__TO DO__:
Each line of the material must be returned exactly.
>> begin
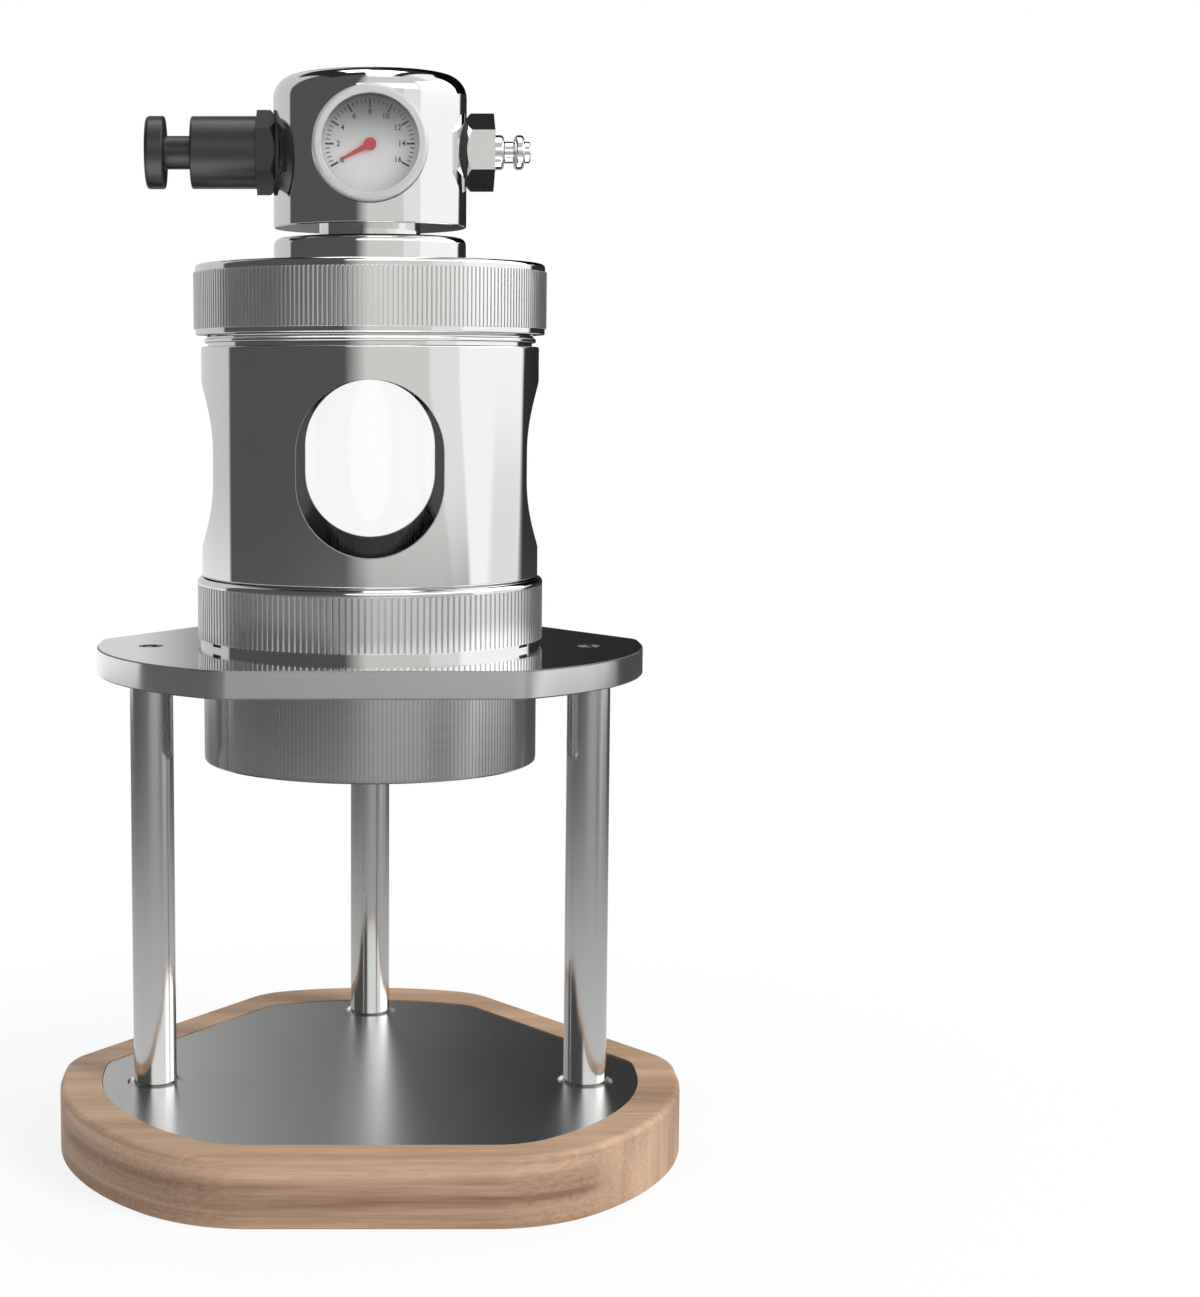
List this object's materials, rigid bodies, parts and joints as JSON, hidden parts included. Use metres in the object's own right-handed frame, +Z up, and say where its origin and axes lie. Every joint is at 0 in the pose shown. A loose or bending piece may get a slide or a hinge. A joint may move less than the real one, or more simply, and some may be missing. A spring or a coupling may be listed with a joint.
{
  "type": "espresso maker",
  "caption": "Hand espresso maker: air-pressurised chamber with windows, gauge and relief valve, over a screw-on filter cup, on a three-legged steel stand with a wooden base",
  "frame": {"origin": "on the underside of the wooden base, straight below the brewing axis", "axes": "+Z up along the brewing axis, the gauge faces -Y, the air plug points to +X"},
  "size_m": [0.1494, 0.1475, 0.2534],
  "materials": {
    "wood": "oiled light walnut with a soft satin sheen",
    "brushed_steel": "fine brushed, satin",
    "polished_steel": "mirror polished",
    "screw_steel": "plain",
    "rubber": "matt",
    "silicone": "matt, translucent white",
    "glass": "clear, polished",
    "black_anodised": "black anodised, satin",
    "gauge_metal": "light silver, satin",
    "dial_face": "printed, matt",
    "needle_red": "enamelled",
    "lens": "clear"
  },
  "bodies": {
    "stand": {"wood_base": "wood", "base_plate": "brushed_steel", "left_leg": "polished_steel", "right_leg": "polished_steel", "back_leg": "polished_steel", "leg_top_screws": "screw_steel", "leg_bottom_screws": "screw_steel", "top_plate": "polished_steel", "group_ring": "polished_steel", "group_gasket": "silicone", "shower_screen": "brushed_steel", "lower_glass_seal": "silicone", "glass_liner": "glass", "upper_glass_seal": "silicone", "chamber_body": "polished_steel"},
    "head": {"chamber_lid": "brushed_steel", "lid_collar": "polished_steel", "neck_tube": "polished_steel", "head_body": "polished_steel", "gauge_case": "gauge_metal", "gauge_dial": "dial_face", "gauge_lens": "lens", "gauge_bezel": "gauge_metal", "relief_valve_washer": "rubber", "relief_valve_base": "black_anodised", "relief_valve_barrel": "black_anodised", "relief_valve_spring": "screw_steel", "inlet_washer": "rubber", "inlet_adapter": "polished_steel", "inlet_plug": "polished_steel", "check_valve_spring": "screw_steel"},
    "cap": {"cap_nut": "polished_steel"},
    "needle": {"gauge_needle": "needle_red"},
    "relief_knob": {"relief_valve_knob": "black_anodised"},
    "poppet": {"check_valve_poppet": "screw_steel"},
    "basket": {"filter_basket": "brushed_steel"},
    "cup": {"portafilter_cup": "polished_steel"}
  },
  "joints": [
    {"name": "head_lift", "type": "slide", "parent": "stand", "child": "head", "axis": [0, 0, 1], "range_m": [0, 0.01]},
    {"name": "cap_turn", "type": "hinge", "parent": "head", "child": "cap", "pos_m": [0, 0, 0.2], "axis": [0, 0, 1], "range_deg": [0, 1440]},
    {"name": "needle_swing", "type": "hinge", "parent": "head", "child": "needle", "pos_m": [0, -0.02, 0.236], "axis": [0, 1, 0], "range_deg": [0, 238], "stiffness_Nm_per_rad": 0.0002, "springref_deg": -11.46},
    {"name": "relief_pull", "type": "slide", "parent": "head", "child": "relief_knob", "axis": [-1, 0, 0], "range_m": [0, 0.004], "stiffness_N_per_m": 1500, "springref_m": -0.003, "deforming": ["relief_valve_spring"]},
    {"name": "check_valve_open", "type": "slide", "parent": "head", "child": "poppet", "axis": [-1, 0, 0], "range_m": [0, 0.0012], "stiffness_N_per_m": 300, "springref_m": -0.002, "deforming": ["check_valve_spring"]},
    {"name": "basket_drop", "type": "slide", "parent": "stand", "child": "basket", "axis": [0, 0, -1], "range_m": [0, 0.0105]},
    {"name": "cup_turn", "type": "hinge", "parent": "basket", "child": "cup", "pos_m": [0, 0, 0.1], "axis": [0, 0, -1], "range_deg": [0, 1260]}
  ],
  "couplings": [
    {"joint": "head_lift", "follows": "cap_turn", "m_per_rad": 0.00039789},
    {"joint": "basket_drop", "follows": "cup_turn", "m_per_rad": 0.00047746}
  ]
}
>> end
__SOLVED EXERCISE__:
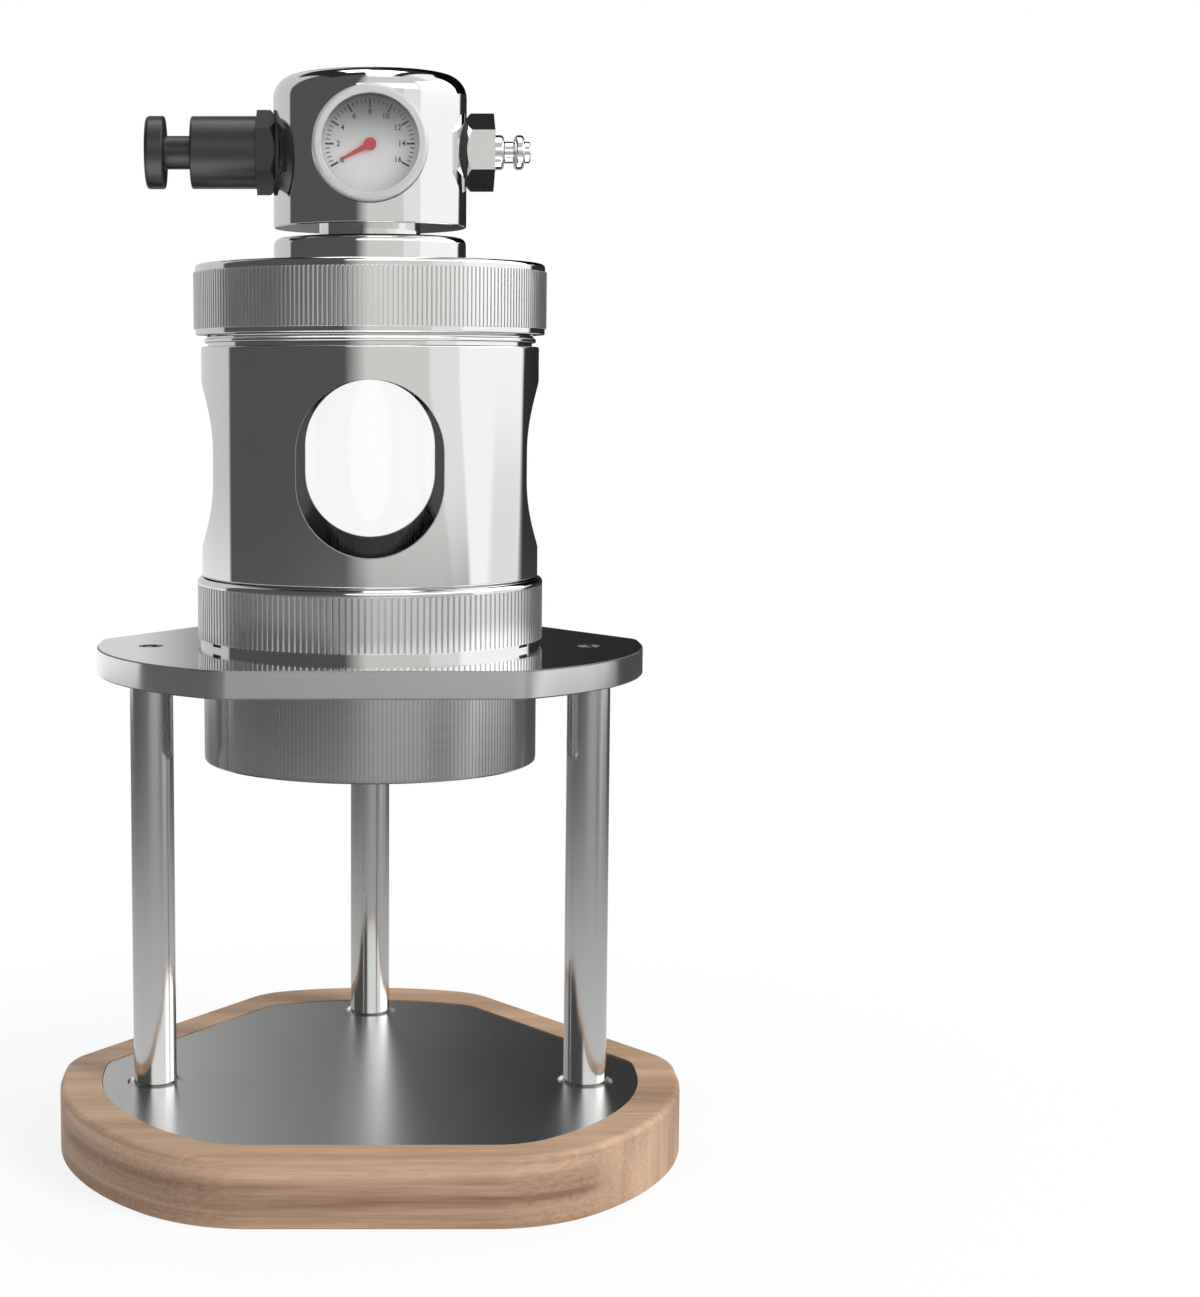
List this object's materials, rigid bodies, parts and joints as JSON, hidden parts included. Use metres in the object's own right-handed frame, +Z up, and say where its origin and axes lie. Every joint is at 0 in the pose shown. A loose or bending piece may get a slide or a hinge. A joint may move less than the real one, or more simply, and some may be missing. A spring or a coupling may be listed with a joint.
{
  "type": "espresso maker",
  "caption": "Hand espresso maker: air-pressurised chamber with windows, gauge and relief valve, over a screw-on filter cup, on a three-legged steel stand with a wooden base",
  "frame": {"origin": "on the underside of the wooden base, straight below the brewing axis", "axes": "+Z up along the brewing axis, the gauge faces -Y, the air plug points to +X"},
  "size_m": [0.1494, 0.1475, 0.2534],
  "materials": {
    "wood": "oiled light walnut with a soft satin sheen",
    "brushed_steel": "fine brushed, satin",
    "polished_steel": "mirror polished",
    "screw_steel": "plain",
    "rubber": "matt",
    "silicone": "matt, translucent white",
    "glass": "clear, polished",
    "black_anodised": "black anodised, satin",
    "gauge_metal": "light silver, satin",
    "dial_face": "printed, matt",
    "needle_red": "enamelled",
    "lens": "clear"
  },
  "bodies": {
    "stand": {"wood_base": "wood", "base_plate": "brushed_steel", "left_leg": "polished_steel", "right_leg": "polished_steel", "back_leg": "polished_steel", "leg_top_screws": "screw_steel", "leg_bottom_screws": "screw_steel", "top_plate": "polished_steel", "group_ring": "polished_steel", "group_gasket": "silicone", "shower_screen": "brushed_steel", "lower_glass_seal": "silicone", "glass_liner": "glass", "upper_glass_seal": "silicone", "chamber_body": "polished_steel"},
    "head": {"chamber_lid": "brushed_steel", "lid_collar": "polished_steel", "neck_tube": "polished_steel", "head_body": "polished_steel", "gauge_case": "gauge_metal", "gauge_dial": "dial_face", "gauge_lens": "lens", "gauge_bezel": "gauge_metal", "relief_valve_washer": "rubber", "relief_valve_base": "black_anodised", "relief_valve_barrel": "black_anodised", "relief_valve_spring": "screw_steel", "inlet_washer": "rubber", "inlet_adapter": "polished_steel", "inlet_plug": "polished_steel", "check_valve_spring": "screw_steel"},
    "cap": {"cap_nut": "polished_steel"},
    "needle": {"gauge_needle": "needle_red"},
    "relief_knob": {"relief_valve_knob": "black_anodised"},
    "poppet": {"check_valve_poppet": "screw_steel"},
    "basket": {"filter_basket": "brushed_steel"},
    "cup": {"portafilter_cup": "polished_steel"}
  },
  "joints": [
    {"name": "head_lift", "type": "slide", "parent": "stand", "child": "head", "axis": [0, 0, 1], "range_m": [0, 0.01]},
    {"name": "cap_turn", "type": "hinge", "parent": "head", "child": "cap", "pos_m": [0, 0, 0.2], "axis": [0, 0, 1], "range_deg": [0, 1440]},
    {"name": "needle_swing", "type": "hinge", "parent": "head", "child": "needle", "pos_m": [0, -0.02, 0.236], "axis": [0, 1, 0], "range_deg": [0, 238], "stiffness_Nm_per_rad": 0.0002, "springref_deg": -11.46},
    {"name": "relief_pull", "type": "slide", "parent": "head", "child": "relief_knob", "axis": [-1, 0, 0], "range_m": [0, 0.004], "stiffness_N_per_m": 1500, "springref_m": -0.003, "deforming": ["relief_valve_spring"]},
    {"name": "check_valve_open", "type": "slide", "parent": "head", "child": "poppet", "axis": [-1, 0, 0], "range_m": [0, 0.0012], "stiffness_N_per_m": 300, "springref_m": -0.002, "deforming": ["check_valve_spring"]},
    {"name": "basket_drop", "type": "slide", "parent": "stand", "child": "basket", "axis": [0, 0, -1], "range_m": [0, 0.0105]},
    {"name": "cup_turn", "type": "hinge", "parent": "basket", "child": "cup", "pos_m": [0, 0, 0.1], "axis": [0, 0, -1], "range_deg": [0, 1260]}
  ],
  "couplings": [
    {"joint": "head_lift", "follows": "cap_turn", "m_per_rad": 0.00039789},
    {"joint": "basket_drop", "follows": "cup_turn", "m_per_rad": 0.00047746}
  ]
}